Ford, the world's second-biggest automaker, already is facing a host of safety and quality problems across its car and truck lineup. It is also facing scores of product-liability suits over rollover accidents and other safety problems.

Ford said it will replace all 15-inch, 16-inch and 17-inch Wilderness AT tires on a Ford vehicle, whether they are original equipment or replacement tires. Older tires will be replaced first, Ford said.

Ford will replace the tires for free at dealers. Customers can be reimbursed for tires replaced at other tire dealers, up to $110 per 15- and 16-inch tire and $130 per 17-inch tire. No Firestone tires will be offered as replacements.
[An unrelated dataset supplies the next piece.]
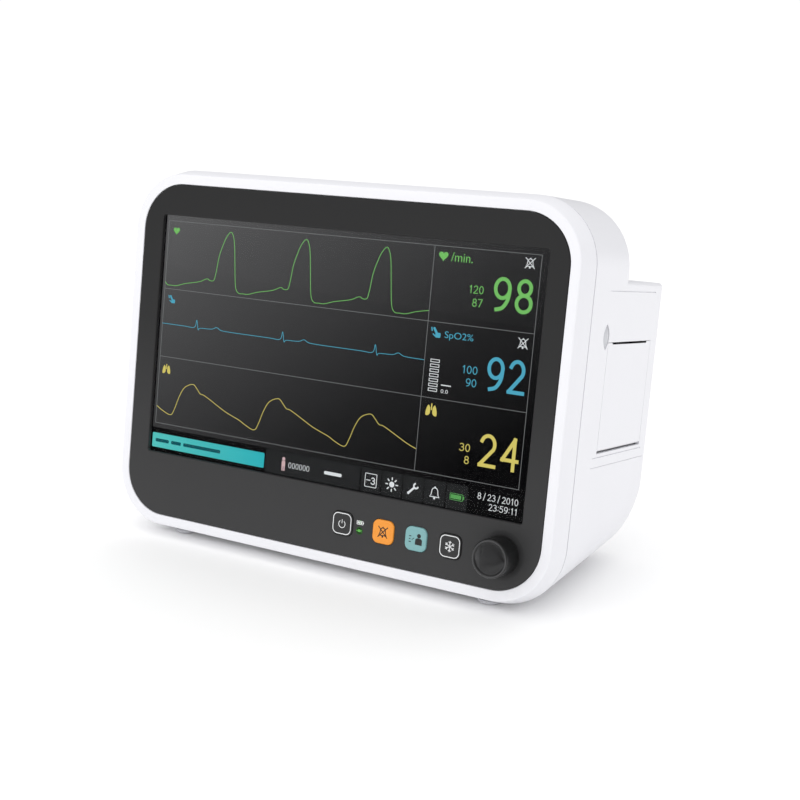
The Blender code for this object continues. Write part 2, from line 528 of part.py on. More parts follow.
def paper_drive():
    platen = along_y(PLATEN_X, PLATEN_Z)
    pivot = (PLATEN_X, 0, PLATEN_Z)
    first, last = FRONT_GEAR_Y, ARM_Y[1] + ARM_T + 1.0
    roller = turned([(PLATEN_SHAFT_R, first), (PLATEN_SHAFT_R, PAPER_Y[0]), (PLATEN_R, PAPER_Y[0]),
                     (PLATEN_R, PAPER_Y[1]), (PLATEN_SHAFT_R, PAPER_Y[1]), (PLATEN_SHAFT_R, last)], platen)
    keep("platen_roller", roller, "rubber", pivot)
    gear_end = FRONT_GEAR_Y + GEAR_T
    wheel = prism(gear(PLATEN_TEETH, 0.0), platen, FRONT_GEAR_Y, gear_end)
    cut(wheel, prism(circle(PLATEN_SHAFT_R + GAP, 12), platen, FRONT_GEAR_Y - 1, gear_end + 1))
    keep("platen_gear", wheel, "grey", pivot)

    feed = along_y(FEED_X, PLATEN_Z)
    pinion = prism(gear(FEED_TEETH, 0.5), feed, FRONT_GEAR_Y, gear_end)
    join(pinion, prism(circle(1.2, 10), feed, OPENING_Y[0] - 12, FRONT_GEAR_Y + 0.5))
    keep("feed_gear", pinion, "brass", (FEED_X, 0, PLATEN_Z))
    motor_back = OPENING_Y[0] - BAY_WALL - GAP
    motor = prism(circle(10.0, 24), feed, motor_back - 15, motor_back)
    cut(motor, prism(circle(1.6, 12), feed, motor_back - 13, motor_back + 1))
    keep("feed_motor", motor, "steel")

    head_x = PLATEN_X - PLATEN_R - GAP
    head = block((head_x - 1.6, head_x), (PAPER_Y[0] + 0.2, PAPER_Y[1] - 0.2), (PLATEN_Z - 8, PLATEN_Z + 7))
    join(head, block((head_x - 6, head_x - 1), (PAPER_Y[0] + 2, PAPER_Y[1] - 2), (PLATEN_Z - 6, PLATEN_Z + 2)))
    keep("print_head", head, "aluminium")
    middle = (PAPER_Y[0] + PAPER_Y[1]) / 2
    roll = pipe(ROLL_R, ROLL_CORE, along_y(ROLL_X, ROLL_Z), middle - ROLL_W / 2, middle + ROLL_W / 2, 32)
    keep("paper_roll", roll, "paper", (ROLL_X, 0, ROLL_Z))


def release_button():
    face = prism(lens(*RELEASE_HALF), along_x(RELEASE_Y, RELEASE_Z), BAY_X - 1.0, CASE_X + 0.4)
    flange = prism(lens(RELEASE_HALF[0] + 1.0, RELEASE_HALF[1] + 2.2), along_x(RELEASE_Y, RELEASE_Z),
                   BAY_X - RELEASE_FLANGE_T, BAY_X)
    keep("release_button", join(face, flange), "grey", (CASE_X, RELEASE_Y, RELEASE_Z))


# ---- inside ----
def chassis():
    half = PANEL_W / 2 + 2.5
    plate = rounded((-half, half), (3.0, PANEL_H - 3.3), 20.0, 3)
    frame = prism(plate, along_y(0, 0), CHASSIS_Y, CHASSIS_Y + CHASSIS_T)
    for x, z, _ in screw_places():
        cut(frame, prism(circle(SCREW_R + GAP, 12), along_y(x, z), CHASSIS_Y - 5, CHASSIS_Y + 5))
    for x in (-90, 85):
        for z in (68, 188):
            join(frame, prism(circle(2.5, 8), along_y(x, z), CHASSIS_Y + 1, CHASSIS_Y + 6))
    cut(frame, block(CABLE_OPENING[0], (CHASSIS_Y - 5, CHASSIS_Y + 5), CABLE_OPENING[1]))
    keep("chassis", frame, "steel")


def add_parts(board, parts, y):
    """Stand large components, each (x, z, width, height, depth), on a board whose back is at y."""
    for x, z, width, height, depth in parts:
        join(board, block((x, x + width), (y - 1, y + depth), (z, z + height)))


def boards():
    y = CHASSIS_Y + 6 + GAP
    across, up = MAIN_BOARD
    board = block(across, (y, y + BOARD_T), up)
    add_parts(board, MAIN_CHIPS, y + 1)
    keep("main_board", board, "board")
    (x0, x1), up = HEAT_SINK
    base = y + 1 + MAIN_CHIPS[0][4] + GAP
    fins = block((x0, x1), (base, base + 3 - GAP), up)
    for i in range(FINS):
        x = x0 + 0.5 + i * FIN_PITCH
        join(fins, block((x, x + FIN_T), (base + 2, base + 2 - GAP + FIN_H + 1), up))
    keep("heat_sink", fins, "aluminium")
    x = MEASURE_X - CASE_X
    board = block((x, x + BOARD_T), *MEASURE_BOARD)
    chip_y, chip_z, chip_t = MEASURE_CHIP
    join(board, block((x + 1, x + 1 + chip_t), chip_y, chip_z))
    keep("measurement_board", board, "board")
    across, up = SUPPLY_BOARD
    supply = block(across, (SUPPLY_Y, SUPPLY_Y + 2), up)
    add_parts(supply, SUPPLY_PARTS, SUPPLY_Y + 2)
    keep("power_supply", supply, "black")


def cuff_pump():
    (body_r, head_r), (front, middle, back) = PUMP_R, PUMP_Y
    pump = turned([(body_r, front), (body_r, middle), (head_r, middle), (head_r, back)], along_y(*PUMP_AT), 20)
    keep("cuff_pump", pump, "steel")
    valve = block(VALVE_X, VALVE_Y, VALVE_Z)
    nozzle = along_y(sum(VALVE_X) / 2, sum(VALVE_Z) / 2)
    join(valve, prism(circle(2.0, 10), nozzle, VALVE_Y[0] - 6, VALVE_Y[0] + 2))
    keep("cuff_valve", valve, "black")


def speaker():
    low = underside(CASE_Y) * math.cos(LEAN) - CASE_Y * math.sin(LEAN) + WALL + GAP
    rim_r, magnet_r = SPEAKER_R
    cone = turned([(rim_r, low), (rim_r, low + 3), (magnet_r, low + 9), (magnet_r, low + 14)],
                  upright(*SPEAKER_AT), 24)
    keep("speaker", cone, "black")


# ---- left side: patient sockets ----
def side_panel():
    panel = block((-CASE_X, -CASE_X + SIDE_PANEL_T), SIDE_PANEL_Y, SIDE_PANEL_Z)
    for _, y, z, radius, _ in (*PATIENT_SOCKETS, CUFF_PORT):
        cut(panel, prism(circle(radius + GAP), along_x(y, z), -CASE_X - 1, -CASE_X + SIDE_PANEL_T + 1))
    keep("connector_panel", panel, "grey")


def patient_sockets():
    face = -CASE_X - SOCKET_PROUD
    for name, y, z, radius, colour in PATIENT_SOCKETS:
        place = along_x(y, z)
        shell = turned([(radius, face), (radius, face + SOCKET_L)], place)
        cut(shell, turned([(radius - SOCKET_WALL, face - 1), (radius - SOCKET_WALL, face + SOCKET_L - 3)], place))
        keep(name, shell, colour)
    name, y, z, radius, colour = CUFF_PORT
    place = along_x(y, z)
    collar = turned([(radius - 1, face), (radius, face + 1), (radius, face + SOCKET_L)], place)
    cut(collar, turned([(CUFF_BORE, face - 1), (CUFF_BORE, face + 8)], place, 12))
    keep(name, collar, colour)


# ---- back: power, data, battery and mounting ----
def back_sockets():
    back = BACK_Y + 0.6
    across, up = (INLET_X - INLET_W / 2, INLET_X + INLET_W / 2), (INLET_Z - INLET_H / 2, INLET_Z + INLET_H / 2)
    inlet = block(across, (BACK_Y - 24, back), up)
    cut(inlet, block((across[0] + 1.8, across[1] - 1.8), (BACK_Y - 15, back + 1), (up[0] + 1.8, up[1] - 1.8)))
    for x, z in ((0, 2.0), (-6.5, -2.0), (6.5, -2.0)):
        x, z = INLET_X + x, INLET_Z + z
        join(inlet, block((x - 1, x + 1), (BACK_Y - 16, BACK_Y - 9), (z - 2, z + 2)))
    keep("mains_inlet", inlet, "black")
    stud = turned([(STUD_R, BACK_Y - 14), (STUD_R, BACK_Y + 6)], along_y(*STUD_AT), 12)
    join(stud, prism(circle(5.6, 6), along_y(*STUD_AT), BACK_Y + GAP, BACK_Y + 2.4))
    keep("earth_stud", stud, "brass")
    for name, (x, z, width, height) in SOCKETS.items():
        shell = block((x - width / 2, x + width / 2), (BACK_Y - 17, BACK_Y + 0.4), (z - height / 2, z + height / 2))
        cut(shell, block((x - width / 2 + 1.8, x + width / 2 - 1.8), (BACK_Y - 13, BACK_Y + 2),
                         (z - height / 2 + 1.8, z + height / 2 - 1.8)))
        keep(name, shell, "steel")


def battery():
    y1 = BACK_Y - DOOR_T - 3.0
    pack = block((-BATTERY_W / 2, BATTERY_W / 2), (y1 - BATTERY_L, y1), (BATTERY_Z, BATTERY_Z + BATTERY_H))
    keep("battery_pack", pack, "black")
    half = BATTERY_W / 2 + 4 - GAP
    hinge = along_x(*BATTERY_HINGE)
    door = block((-half, half), (BACK_Y - DOOR_T, BACK_Y), BATTERY_DOOR_Z)
    join(door, prism(circle(HINGE_R, 16), hinge, -half, half))
    cut(door, prism(circle(HINGE_PIN_R + GAP, 12), hinge, -half - 1, half + 1))
    join(door, block((-14, 14), (BACK_Y - 1, BACK_Y + 1.2), (BATTERY_DOOR_Z[1] - 5, BATTERY_DOOR_Z[1] - 2.5)))
    keep("battery_door", door, "white", (0, *BATTERY_HINGE))
    keep("battery_door_pin", prism(circle(HINGE_PIN_R, 12), hinge, -half - 2, half + 2), "steel")


def insert_places():
    for sx in (-1, 1):
        for sz in (-1, 1):
            yield sx * INSERT_PITCH / 2, PAD_Z + sz * INSERT_PITCH / 2


def foot_places():
    for near in (FOOT_NEAR, FOOT_FAR):
        for side in (-1, 1):
            yield side * FOOT_X, near


def fixings():
    for number, (x, z) in enumerate(insert_places(), 1):
        end = BACK_Y + PAD_PROUD
        insert = pipe(INSERT_R, INSERT_BORE, along_y(x, z), BACK_Y - INSERT_L + GAP, end, 12)
        keep(f"mount_insert_{number}", insert, "brass")
    for number, (x, z, back) in enumerate(screw_places(), 1):
        head = back - SCREW_HEAD_T - 0.3
        screw = turned([(SCREW_R, LEDGE_BACK + 2.5), (SCREW_R, head), (SCREW_HEAD_R, head),
                        (SCREW_HEAD_R, head + SCREW_HEAD_T)], along_y(x, z), 12)
        cut(screw, prism(circle(1.5, 6), along_y(x, z), head + 0.8, back + 1))
        keep(f"housing_screw_{number}", screw, "steel")
    for number, (x, near) in enumerate(foot_places(), 1):
        base = underside(CASE_Y) * math.cos(LEAN) - CASE_Y * math.sin(LEAN)
        inner = base + WALL
        foot = turned([(FOOT_R - 1, base - FOOT_H - GAP), (FOOT_R, base - FOOT_H + 0.6), (FOOT_R, base - GAP),
                       (2.5, base - GAP), (2.5, inner + GAP), (3.9, inner + GAP), (2.6, inner + 2.4)],
                      upright(x, near), 20)
        keep(f"foot_{number}", foot, "pale")


def stand_up():
    """Lean everything back, and set the base's centre on the origin."""
    root = bpy.data.objects.new("monitor", None)
    bpy.context.collection.objects.link(root)
    root.rotation_euler = (-LEAN, 0, 0)
    for piece in pieces:
        piece.parent = root
    bpy.context.view_layer.update()
    points = [piece.matrix_world @ vertex.co for piece in pieces for vertex in piece.data.vertices]
    low = [min(point[i] for point in points) for i in range(3)]
    high = [max(point[i] for point in points) for i in range(3)]
    root.location = (-(low[0] + high[0]) / 2, -(low[1] + high[1]) / 2, -low[2])


def main():
    for old in list(bpy.data.objects):
        bpy.data.objects.remove(old)
    for make in (rear_housing, front_frame, frame_seal, front_bezel, screen, keys, key_board, encoder,
                 recorder_frame, recorder_door, paper_drive, release_button, chassis, boards, cuff_pump,
                 speaker, side_panel, patient_sockets, back_sockets, battery, fixings):
        make()
    stand_up()


main()
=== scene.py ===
"""The looks of a bedside patient monitor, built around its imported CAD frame.

Everything is laid out in millimetres in the monitor's own axes: x to the right along the face,
y back from the face, z up along the face. PLACE leans that onto the frame.
"""
import json
import math

import bmesh
import bpy
from mathutils import Matrix, Vector


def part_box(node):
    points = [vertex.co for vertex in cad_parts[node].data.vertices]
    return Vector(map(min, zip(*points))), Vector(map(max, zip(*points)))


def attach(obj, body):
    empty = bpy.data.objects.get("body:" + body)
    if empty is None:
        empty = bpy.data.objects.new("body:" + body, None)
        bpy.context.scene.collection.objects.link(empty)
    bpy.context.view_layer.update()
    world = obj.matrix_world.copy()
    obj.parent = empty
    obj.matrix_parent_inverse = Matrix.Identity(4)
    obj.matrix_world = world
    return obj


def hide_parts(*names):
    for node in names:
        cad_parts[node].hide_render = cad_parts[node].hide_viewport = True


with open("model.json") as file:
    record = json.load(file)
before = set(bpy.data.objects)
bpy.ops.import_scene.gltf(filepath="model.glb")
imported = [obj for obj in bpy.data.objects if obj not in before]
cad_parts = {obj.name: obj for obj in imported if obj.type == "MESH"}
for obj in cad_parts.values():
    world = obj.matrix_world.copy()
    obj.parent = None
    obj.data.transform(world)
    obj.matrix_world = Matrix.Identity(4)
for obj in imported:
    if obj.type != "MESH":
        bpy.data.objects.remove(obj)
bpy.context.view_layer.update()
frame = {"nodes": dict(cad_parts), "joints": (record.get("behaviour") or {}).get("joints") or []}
MM = 0.001

# ---- face and screen ----
PANEL_W, PANEL_H, PANEL_R, PANEL_T = 300.0, 214.3, 29.0, 2.4
RING_FLAT, RING_FLARE, RING_DEPTH, RING_WALL = 5.6, 10.0, 13.6, 2.8
WINDOW_X, WINDOW_Z = (-135.0, 137.0), (40.5, 194.5)
PICTURE_SCALE, PICTURE_X, PICTURE_Z = 1.006, -2.7, -1.2
GRID_X, GRID_Z = (-130.0, 65.5, 133.0), (59.8, 103.5, 147.5, 191.0)
CELLS_X = (29.5, 44.0, 58.5, 73.0, 87.5, 102.0)
BANNER_X, BANNER_Z = (-131.5, -41.5), (43.8, 53.2)
# ---- keys, knob and recorder ----
KEY_HALF, KEY_R, LIGHT_R = 7.2, 4.0, 1.3
KNOB_X, KNOB_Z = 126.0, 21.0
DISH_R, DISH_DEPTH, DISH_BOSS_R = 14.0, 2.0, 12.0
DOOR_T, BARREL_R, PIN_BORE_R = 2.4, 2.0, 1.1
RELEASE_HALF = (4.0, 6.5)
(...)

Nasser said new company data that showed Wilderness AT tires still on the road, including some that were used as replacements in last year's recall, failed at a rate of 15 per million — three times the average tire failure rate. Firestone tires covered by last year's recall failed at rates of between 60 and 200 per million.

John Rintamaki, Ford's chief of staff, said the failure rate on 2.9 million Goodyear tires on Explorers over the past six years was close to zero. But new field data supplied by the National Highway Traffic Safety Administration showed that Wilderness AT tires failed at rates significantly higher than 10 different tire brands supplied by three different manufacturers.

In defending the Explorer, Ford officials said their testing showed an Explorer would roll over once every 17 tire failures, while comparable SUVs would roll over once every 14 tire failures.

Firestone has not said whether it would share in the costs of the recall, raising the specter of a legal battle.

Typically, suppliers pay the warranty costs for defects for components they produce.